Hong Kong investment banks brace for shocks as competition intensifies

Technology firms facing strong IPO headwinds in city, says BOC International official

PUBLISHED : Monday, 16 January, 2017, 12:03am
UPDATED : Tuesday, 17 January, 2017, 11:44am

Competition is intensifying for investment banks in Hong Kong with global economic uncertainty shadowing one of the world’s largest initial public offering markets, an executive at a state-owned investment bank says.

Although the city was ranked global leader for listings last year, total funds raised in the Hong Kong stock market dropped to an eight-year low.

Daniel Ng Menghua, head of the investment banking division at BOC International, the Hong Kong-based unit of state lender Bank of China, said banks were also bracing for the slump in mega listings by shifting their focus to smaller deals from private enterprises.

“Competition is tough,” Ng told the South China Morning Post. “I think there are a lot of companies in this business competing for a shrinking pie.”

The total funds raised in Hong Kong through listings stood at US$24.35 billion last year, beating the US$19.32 billion raised in New York and Nasdaq combined, according to data from Thomson Reuters. But the amount was a 26 per cent fall from the US$33 billion raised in 2015.

Hong Kong to rank top again this year for global IPOs, raising HK$220 billion, PwC predicts

The city’s listing credentials for this year will depend on the performance of heavyweights like lending platform Lufax and Alibaba arm Ant Financial, which was last valued at US$60 billion. Alibaba owns the Post.

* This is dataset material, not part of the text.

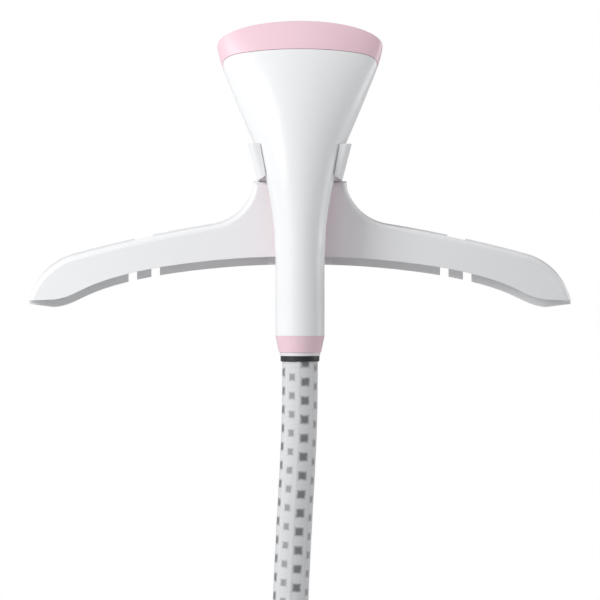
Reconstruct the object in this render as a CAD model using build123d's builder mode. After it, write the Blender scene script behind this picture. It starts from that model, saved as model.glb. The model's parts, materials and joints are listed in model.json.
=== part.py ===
"""Steam head of an upright garment steamer, hanging in its clothes-hanger bracket, with its sleeved hose.

Millimetres, +Z up, +X to the right, +Y from the steam head's rear cover towards the hanger's back plate.
The origin lies on the axis of the pole socket, level with the middle of the hanger's arms.
"""

from build123d import *
from math import cos, pi, radians, sin, tan
import os

os.makedirs("parts", exist_ok=True)

# Handset: a round handle that opens into an egg-shaped steam head, tilted towards +Y
handle_y = -38.0
handle_radius = 17.9
handle_bottom = -51.6
handle_top = 6.0
plate_tilt = 60.0
rim_height = 161.0
shell_wall = 2.2
rim_wall = 1.5
seam = 0.3

# Joint between the two shells, seen from the side: up the sides as y, z points,
# then round a corner and back under the rim band
part_line = [
    (-37.1, 6.0), (-37.0, 22.0), (-36.3, 41.0), (-34.4, 60.0), (-30.6, 79.0), (-25.6, 98.0),
    (-20.0, 116.0), (-15.2, 132.0),
]
band_corner = (-10.1, 150.2)
band_corner_round = 16.0
band_slope = 20.0

# Stations up the head: height, reach towards +Y, tilt, half width, depth to the back, depth to the front
stations = [
    (handle_top, 0.0, 0.0, handle_radius, handle_radius, handle_radius),
    (22.0, 0.1, 1.0, 18.6, 18.1, 18.0),
    (41.0, 0.8, 4.0, 20.7, 18.8, 18.0),
    (60.0, 2.5, 10.0, 24.2, 20.2, 18.1),
    (79.0, 5.6, 19.0, 29.6, 22.2, 17.6),
    (98.0, 9.8, 30.0, 37.4, 24.3, 18.2),
    (116.0, 14.2, 41.0, 44.9, 25.4, 20.2),
    (132.0, 18.7, 50.0, 51.2, 25.2, 23.2),
    (147.0, 23.2, 56.0, 56.9, 23.4, 27.2),
    (rim_height, 27.5, plate_tilt, 60.8, 21.0, 30.8),
]

# Soleplate and its steam holes, measured in the plate's own plane
plate_gap = 0.4
plate_proud = 0.8
plate_bottom = -2.2
plate_bevel = 0.5
hole_half_width = 3.0
hole_half_height = 3.8
hole_bevel = 0.5
hole_centres = [
    (-23.5, -2.6), (-7.85, -3.6), (7.85, -3.6), (23.5, -2.6),
    (-28.4, 9.5), (-14.2, 8.9), (0.0, 8.6), (14.2, 8.9), (28.4, 9.5),
    (-38.8, 3.2), (38.8, 3.2),
]

# Steam way behind the soleplate: levels are measured from the rim, insets from the head's outside
seal_bottom = -3.4
flange_bottom = -5.4
ledge_bottom = -6.9
chamber_bottom = -20.0
chamber_wall = 2.0
seal_inset = 3.2
seal_width = 5.2
flange_inset = 2.9
ledge_inset = 4.2
cup_inset = 9.6
baffle_level = -12.6
baffle_thickness = 1.0
baffle_gap = 0.4
baffle_hole = 1.3
baffle_grid_centre = (0.0, 12.0)
baffle_pitch = (7.0, 6.0)
baffle_grid = (9, 3)
post_radius = 2.0
post_spots = [(-26.0, 15.0), (26.0, 15.0), (-14.0, 27.0), (14.0, 27.0)]
chamber_screw_spots = [(-52.0, 5.0), (52.0, 5.0), (-30.0, -7.8), (30.0, -7.8), (-33.0, 22.5), (33.0, 22.5)]
chamber_screw_radius = 1.1
chamber_screw_head = 1.6
chamber_screw_tip = -1.2
chamber_screw_head_height = 1.3
spigot_y = handle_y + 17.0
spigot_bottom = 110.0
spigot_top = 150.0
spigot_radius = 4.6
steam_bore = 3.0
pipe_inner = 4.8
pipe_outer = 6.8
pipe_top = 122.0
pipe_bottom = -34.0
pipe_bend_high = 96.0
pipe_bend_low = 44.0
pipe_bend_radius = 45.0
clamp_outer = 8.3
clamp_width = 7.0
clamp_high = 112.0
clamp_low = -28.0
insulator_outer = 15.2
insulator_inner = 8.8
insulator_bottom = -19.0
insulator_top = 30.0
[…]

However, technology companies, popular with institutional investors in the US, have faced strong headwinds in Hong Kong.

Selfie application maker Meitu, which went public in December as “Hong Kong’s second-largest listed technology firm after Tencent”, has been trading below its listing price in 2017. Its shares closed at HK$8.22 on Friday, a 3.29 per cent drop from its listing price of HK$8.50.

Ng said that compared with their US peers, Hong Kong investors were less impressed by technology start-ups that had yet to turn profitable.

“A lot of investors in this region like companies that have earnings,” he said. “If you look at retail investors, technology companies are not something they understand.”

“The US has built the sort of technology knowledge and expertise. I think that is what needs to be happening in the Hong Kong market, sooner or later.”

Hong Kong tops global IPO markets despite total funds raised sliding to eight-year low

Hong Kong might also lose some of the potential listings to Shanghai and Shenzhen this year as mainland authorities sped up approvals of A-share offerings, global consultancy firm EY said in a recent report.

However, uncertainties have already cast a pall of gloom for job aspirants as top foreign investment banks are downsizing operations in Asia to cope with rising competition from local players.

Investment bank Goldman Sachs plans to cut nearly 30 per cent of its investment banking jobs in Asia, excluding Japan, while Bank of America has cut 24 such jobs in the region.

UBS was removing nearly two dozen jobs at its Asian investment banking arm, mainly in Hong Kong and Singapore, Reuters reported in December.

Hong Kong on track to retain its crown as leading global market for IPOs

However, Ng said state-owned BOC International would survive the tough competition due to its immense understanding of local regulations and strong network of Chinese investors.

For Chinese firms, Hong Kong still offered better transparency and efficiency than they could find at home, Ng said.

“You may not get the best valuation,” he said. “But you have a well-established legal framework. There is free flow of capital. You are subject to fewer regulatory uncertainties.”